Elmi Ventura Mata paints moments of divine encounter. His angels that emerge from thick swirls of rapidly layered color call to mind Paul Klee’s Angelus Novus. The Angelus Novus served as the basis for Walter Benjamin’s Theses on the Philosophy of History for Benjamin’s belief that Klee’s angel was the image of the “angel of history.” In Thesis IX, Benjamin writes, “‘Angelus Novus’ shows an angel looking as though he is about to move away from something he is fixedly contemplating. His eyes are staring, his mouth is open, his wings are spread. This is how one pictures the angel of history. His face is turned toward the past.”
Mata’s angels consider the past in a physical sense. For the artist, who crossed the border from El Salvador, to Mexico, then into the United States, time is crystallized within location. He was eight years old at the time of his first journey North, and he reflects on this experience in Handful of Flowers. Here, Mata paints in a bright, saturated palette inspired by his time spent in Mexico. He says that the title is hopeful. There are no flowers in the painting, but the figure has either given them as an offering or waits to receive them. This moment, kneeling between action and expectation, is a moment of faithful uncertainty.
Mata’s paintings are not depictions of past encounters with the transcendent, but evidence of his repetitive meetings with the holy through his ritualistic practice. In Winter Rain Mata depicts frigid cherubs whose melancholic visages are streaked with icy precipitation. This palette mixed by Mata directly on the canvas, is inspired by life in the Northeast United States. Mata speaks of long journeys home after night shifts working at an Amazon fulfillment center. He speaks of a particularly frigid night that he renders here in layers of paint like layers of clothing worn to protect himself against the violent environment. He speaks of his parents who did this before him. He speaks of disillusionment in the ‘land of opportunity,’ of creating sacred company in the midst of difficulty and gazing South. Benjamin continues: A storm is blowing in from Paradise; it has got caught in his wings with such a violence that the angel can no longer close them. The storm irresistibly propels him into the future to which his back is turned, while the pile of debris before him grows skyward. This storm is what we call progress.
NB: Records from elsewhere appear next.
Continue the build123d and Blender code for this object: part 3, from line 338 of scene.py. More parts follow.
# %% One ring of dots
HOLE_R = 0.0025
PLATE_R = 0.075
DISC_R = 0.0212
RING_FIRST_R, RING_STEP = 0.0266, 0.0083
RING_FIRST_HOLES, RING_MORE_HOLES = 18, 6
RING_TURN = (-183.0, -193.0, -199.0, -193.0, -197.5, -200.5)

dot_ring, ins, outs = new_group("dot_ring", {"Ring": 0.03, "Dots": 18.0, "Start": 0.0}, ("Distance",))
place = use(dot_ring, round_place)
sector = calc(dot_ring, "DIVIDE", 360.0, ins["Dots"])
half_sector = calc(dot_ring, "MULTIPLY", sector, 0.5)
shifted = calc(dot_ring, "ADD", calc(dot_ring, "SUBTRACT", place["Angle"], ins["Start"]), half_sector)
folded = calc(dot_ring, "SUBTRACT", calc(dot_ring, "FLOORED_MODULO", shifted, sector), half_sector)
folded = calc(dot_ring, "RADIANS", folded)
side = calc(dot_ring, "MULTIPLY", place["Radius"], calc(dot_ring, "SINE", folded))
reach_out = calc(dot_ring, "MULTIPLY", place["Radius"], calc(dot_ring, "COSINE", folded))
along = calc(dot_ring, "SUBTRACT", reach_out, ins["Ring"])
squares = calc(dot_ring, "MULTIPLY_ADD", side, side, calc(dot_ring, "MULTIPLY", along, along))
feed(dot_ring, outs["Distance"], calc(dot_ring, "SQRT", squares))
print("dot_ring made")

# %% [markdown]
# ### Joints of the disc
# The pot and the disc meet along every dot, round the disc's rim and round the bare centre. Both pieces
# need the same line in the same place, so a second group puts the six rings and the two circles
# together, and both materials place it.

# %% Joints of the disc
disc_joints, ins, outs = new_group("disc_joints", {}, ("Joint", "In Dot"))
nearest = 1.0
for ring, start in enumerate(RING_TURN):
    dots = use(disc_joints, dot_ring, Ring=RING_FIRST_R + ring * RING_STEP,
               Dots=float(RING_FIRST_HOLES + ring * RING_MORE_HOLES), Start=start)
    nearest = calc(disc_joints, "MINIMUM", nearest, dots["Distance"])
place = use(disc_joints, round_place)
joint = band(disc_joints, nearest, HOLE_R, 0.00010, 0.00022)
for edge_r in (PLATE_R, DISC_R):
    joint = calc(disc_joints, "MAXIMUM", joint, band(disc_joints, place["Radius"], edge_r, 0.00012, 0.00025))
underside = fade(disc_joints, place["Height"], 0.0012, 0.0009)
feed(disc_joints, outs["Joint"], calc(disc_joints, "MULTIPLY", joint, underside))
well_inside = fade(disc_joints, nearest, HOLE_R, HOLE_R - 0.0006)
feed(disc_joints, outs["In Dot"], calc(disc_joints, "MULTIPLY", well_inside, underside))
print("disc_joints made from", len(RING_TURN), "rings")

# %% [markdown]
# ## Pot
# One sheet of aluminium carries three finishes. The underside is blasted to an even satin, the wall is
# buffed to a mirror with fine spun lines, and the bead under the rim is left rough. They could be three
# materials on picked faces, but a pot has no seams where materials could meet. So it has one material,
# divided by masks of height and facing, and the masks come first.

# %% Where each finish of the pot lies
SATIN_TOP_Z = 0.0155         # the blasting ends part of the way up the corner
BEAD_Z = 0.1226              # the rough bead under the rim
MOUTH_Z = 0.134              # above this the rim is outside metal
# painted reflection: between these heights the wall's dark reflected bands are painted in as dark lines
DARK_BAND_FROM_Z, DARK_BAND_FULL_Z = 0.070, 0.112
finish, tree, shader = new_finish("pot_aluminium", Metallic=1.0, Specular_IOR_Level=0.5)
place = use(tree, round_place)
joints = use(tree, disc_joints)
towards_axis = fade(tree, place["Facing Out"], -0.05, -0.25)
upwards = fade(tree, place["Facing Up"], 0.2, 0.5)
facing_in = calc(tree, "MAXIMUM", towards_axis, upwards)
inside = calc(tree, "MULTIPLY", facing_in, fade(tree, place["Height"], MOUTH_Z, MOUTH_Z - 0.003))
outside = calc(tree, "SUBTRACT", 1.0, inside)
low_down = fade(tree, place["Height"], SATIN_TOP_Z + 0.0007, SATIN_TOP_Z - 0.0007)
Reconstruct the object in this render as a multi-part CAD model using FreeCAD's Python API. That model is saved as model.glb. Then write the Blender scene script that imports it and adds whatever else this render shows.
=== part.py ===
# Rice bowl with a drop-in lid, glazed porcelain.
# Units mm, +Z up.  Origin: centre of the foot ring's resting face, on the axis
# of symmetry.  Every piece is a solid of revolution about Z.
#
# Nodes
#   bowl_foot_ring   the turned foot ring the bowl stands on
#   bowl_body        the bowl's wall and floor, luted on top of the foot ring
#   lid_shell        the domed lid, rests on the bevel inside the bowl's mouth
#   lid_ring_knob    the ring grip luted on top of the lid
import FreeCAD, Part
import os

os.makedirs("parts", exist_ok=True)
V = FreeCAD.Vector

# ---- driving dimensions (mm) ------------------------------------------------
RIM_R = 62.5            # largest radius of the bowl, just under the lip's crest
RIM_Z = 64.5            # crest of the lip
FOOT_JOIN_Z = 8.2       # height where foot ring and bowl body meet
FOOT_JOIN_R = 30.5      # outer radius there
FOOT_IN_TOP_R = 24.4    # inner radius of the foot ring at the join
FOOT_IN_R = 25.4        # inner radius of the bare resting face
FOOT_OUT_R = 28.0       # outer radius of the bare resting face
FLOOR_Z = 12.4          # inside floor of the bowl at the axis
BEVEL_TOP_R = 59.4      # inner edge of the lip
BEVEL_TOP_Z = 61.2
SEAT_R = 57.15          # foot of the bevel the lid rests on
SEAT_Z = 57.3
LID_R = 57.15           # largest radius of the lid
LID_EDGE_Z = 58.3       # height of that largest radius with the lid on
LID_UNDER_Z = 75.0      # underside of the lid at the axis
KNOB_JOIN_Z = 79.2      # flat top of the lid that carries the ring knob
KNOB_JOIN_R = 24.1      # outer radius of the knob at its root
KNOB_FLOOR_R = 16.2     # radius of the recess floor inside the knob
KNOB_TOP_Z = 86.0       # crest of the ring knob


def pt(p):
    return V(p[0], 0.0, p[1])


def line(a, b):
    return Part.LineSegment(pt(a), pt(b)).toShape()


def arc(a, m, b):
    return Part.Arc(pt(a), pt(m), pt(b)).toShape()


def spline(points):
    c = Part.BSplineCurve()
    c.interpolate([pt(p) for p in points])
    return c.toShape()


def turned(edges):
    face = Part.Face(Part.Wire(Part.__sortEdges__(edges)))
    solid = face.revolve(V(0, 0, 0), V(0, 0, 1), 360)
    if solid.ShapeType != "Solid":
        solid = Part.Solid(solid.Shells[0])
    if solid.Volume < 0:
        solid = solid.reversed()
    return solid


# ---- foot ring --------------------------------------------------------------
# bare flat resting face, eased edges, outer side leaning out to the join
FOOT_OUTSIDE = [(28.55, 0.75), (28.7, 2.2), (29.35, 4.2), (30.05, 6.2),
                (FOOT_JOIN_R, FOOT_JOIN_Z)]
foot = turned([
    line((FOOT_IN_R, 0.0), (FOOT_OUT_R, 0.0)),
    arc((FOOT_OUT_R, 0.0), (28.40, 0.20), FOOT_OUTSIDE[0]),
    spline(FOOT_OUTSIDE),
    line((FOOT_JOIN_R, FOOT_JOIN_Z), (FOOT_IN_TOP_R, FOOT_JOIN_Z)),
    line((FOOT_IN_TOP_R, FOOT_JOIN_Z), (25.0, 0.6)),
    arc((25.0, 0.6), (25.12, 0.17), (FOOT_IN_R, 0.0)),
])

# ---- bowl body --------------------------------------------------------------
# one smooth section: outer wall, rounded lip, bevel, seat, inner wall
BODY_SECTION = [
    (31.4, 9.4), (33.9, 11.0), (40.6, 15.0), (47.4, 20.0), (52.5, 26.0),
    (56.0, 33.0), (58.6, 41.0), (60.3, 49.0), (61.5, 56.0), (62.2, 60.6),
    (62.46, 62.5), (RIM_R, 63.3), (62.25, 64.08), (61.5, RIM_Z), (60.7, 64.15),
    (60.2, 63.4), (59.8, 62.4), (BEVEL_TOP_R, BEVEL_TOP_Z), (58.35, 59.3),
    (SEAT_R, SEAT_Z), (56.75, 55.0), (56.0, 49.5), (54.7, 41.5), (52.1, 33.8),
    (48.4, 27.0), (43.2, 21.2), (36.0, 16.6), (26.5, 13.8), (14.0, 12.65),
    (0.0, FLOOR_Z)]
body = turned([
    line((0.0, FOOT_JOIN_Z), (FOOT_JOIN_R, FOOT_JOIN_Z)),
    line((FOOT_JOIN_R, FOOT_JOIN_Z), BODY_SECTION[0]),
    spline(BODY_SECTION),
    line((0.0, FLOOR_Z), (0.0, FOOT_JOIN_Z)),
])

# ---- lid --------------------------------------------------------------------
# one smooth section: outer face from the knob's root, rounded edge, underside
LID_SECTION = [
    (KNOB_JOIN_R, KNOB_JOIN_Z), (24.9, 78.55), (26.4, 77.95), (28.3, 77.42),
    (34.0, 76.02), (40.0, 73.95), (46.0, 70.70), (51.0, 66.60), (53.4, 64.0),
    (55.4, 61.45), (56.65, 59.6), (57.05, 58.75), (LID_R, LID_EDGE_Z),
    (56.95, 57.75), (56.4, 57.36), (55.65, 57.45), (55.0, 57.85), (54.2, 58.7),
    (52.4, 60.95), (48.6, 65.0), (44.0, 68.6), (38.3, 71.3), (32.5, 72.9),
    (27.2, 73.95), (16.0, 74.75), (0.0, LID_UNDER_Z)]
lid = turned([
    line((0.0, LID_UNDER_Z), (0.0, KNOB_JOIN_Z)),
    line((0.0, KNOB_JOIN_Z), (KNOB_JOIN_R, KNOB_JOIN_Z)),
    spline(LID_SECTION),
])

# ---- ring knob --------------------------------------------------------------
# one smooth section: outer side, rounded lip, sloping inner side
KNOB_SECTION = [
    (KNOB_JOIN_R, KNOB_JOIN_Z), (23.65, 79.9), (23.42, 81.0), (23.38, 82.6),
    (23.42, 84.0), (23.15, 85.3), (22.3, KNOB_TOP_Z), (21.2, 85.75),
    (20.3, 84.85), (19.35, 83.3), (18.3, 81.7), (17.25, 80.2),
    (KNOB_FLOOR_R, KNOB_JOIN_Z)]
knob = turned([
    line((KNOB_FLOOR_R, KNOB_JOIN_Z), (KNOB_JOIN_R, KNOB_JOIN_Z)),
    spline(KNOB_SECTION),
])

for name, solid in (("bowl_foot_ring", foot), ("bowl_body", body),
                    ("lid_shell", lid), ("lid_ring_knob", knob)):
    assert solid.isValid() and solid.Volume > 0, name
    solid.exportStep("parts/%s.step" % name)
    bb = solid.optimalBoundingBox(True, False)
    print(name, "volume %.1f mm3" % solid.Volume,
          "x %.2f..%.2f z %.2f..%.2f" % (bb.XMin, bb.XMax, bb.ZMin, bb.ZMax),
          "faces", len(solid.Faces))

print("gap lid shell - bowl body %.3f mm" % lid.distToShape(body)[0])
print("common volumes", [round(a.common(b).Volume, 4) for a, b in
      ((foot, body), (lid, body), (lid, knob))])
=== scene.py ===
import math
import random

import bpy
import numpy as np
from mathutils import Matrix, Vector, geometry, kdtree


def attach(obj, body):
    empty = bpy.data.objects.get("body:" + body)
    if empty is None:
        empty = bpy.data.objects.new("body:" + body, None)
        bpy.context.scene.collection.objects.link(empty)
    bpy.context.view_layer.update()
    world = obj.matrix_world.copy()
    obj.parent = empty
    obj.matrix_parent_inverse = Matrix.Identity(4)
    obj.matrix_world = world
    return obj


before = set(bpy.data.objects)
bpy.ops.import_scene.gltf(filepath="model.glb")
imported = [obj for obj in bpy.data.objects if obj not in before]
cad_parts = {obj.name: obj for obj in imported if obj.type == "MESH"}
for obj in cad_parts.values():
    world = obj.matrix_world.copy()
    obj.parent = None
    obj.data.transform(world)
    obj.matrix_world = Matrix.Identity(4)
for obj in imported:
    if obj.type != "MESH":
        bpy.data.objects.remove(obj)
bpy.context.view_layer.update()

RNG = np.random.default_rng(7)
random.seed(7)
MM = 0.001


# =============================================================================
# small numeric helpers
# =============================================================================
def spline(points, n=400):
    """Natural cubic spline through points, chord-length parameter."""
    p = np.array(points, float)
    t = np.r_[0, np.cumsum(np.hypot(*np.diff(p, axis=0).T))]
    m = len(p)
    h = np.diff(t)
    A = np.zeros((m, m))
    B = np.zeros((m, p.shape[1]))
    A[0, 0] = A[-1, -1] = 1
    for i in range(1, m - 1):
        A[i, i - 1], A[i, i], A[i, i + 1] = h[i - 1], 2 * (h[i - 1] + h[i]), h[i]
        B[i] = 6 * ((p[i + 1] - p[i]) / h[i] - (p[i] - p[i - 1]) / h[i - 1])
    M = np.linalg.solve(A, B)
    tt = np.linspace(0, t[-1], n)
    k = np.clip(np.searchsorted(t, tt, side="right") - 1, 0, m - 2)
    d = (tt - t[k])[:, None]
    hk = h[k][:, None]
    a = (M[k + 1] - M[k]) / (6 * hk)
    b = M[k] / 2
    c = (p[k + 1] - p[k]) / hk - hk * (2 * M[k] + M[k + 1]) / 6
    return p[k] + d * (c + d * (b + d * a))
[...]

This idea of progress, usually told by the victor, is hereby interpreted by the vanquished. It is not the utopian ideal of progress that creates desperation by which to draw and drive masses from their homes. It is the reality of the melancholy in the eyes of both Mata and Klee’s angels. The task of the angel of history is to establish a redemptive relation to the fragments we are left with. The angel is a code by which to, as Benjamin wrote, “understand a humanity that proves itself by destruction.” When Benjamin fled Germany in 1933, he wrote that the angel represented “all from which I had to part: persons and above all things.” Mata’s angels represent a ritualistic desire for an encounter with the why, with beauty and love, for one who has physically departed a place in time.
In Grounded, Mata paints a figure who holds a planetary sphere in its grasp. He says that he imagines that this being holds the power of planetary control. This figure holds a planet like a pulsing bead, a nucleus. Benjamin’s angel stands between two approaches to history. You can tell a sequence of events like the beads of a rosary, or you can see them as living and throbbing with revolutionary possibilities that urge you to establish a messianic relation with the past.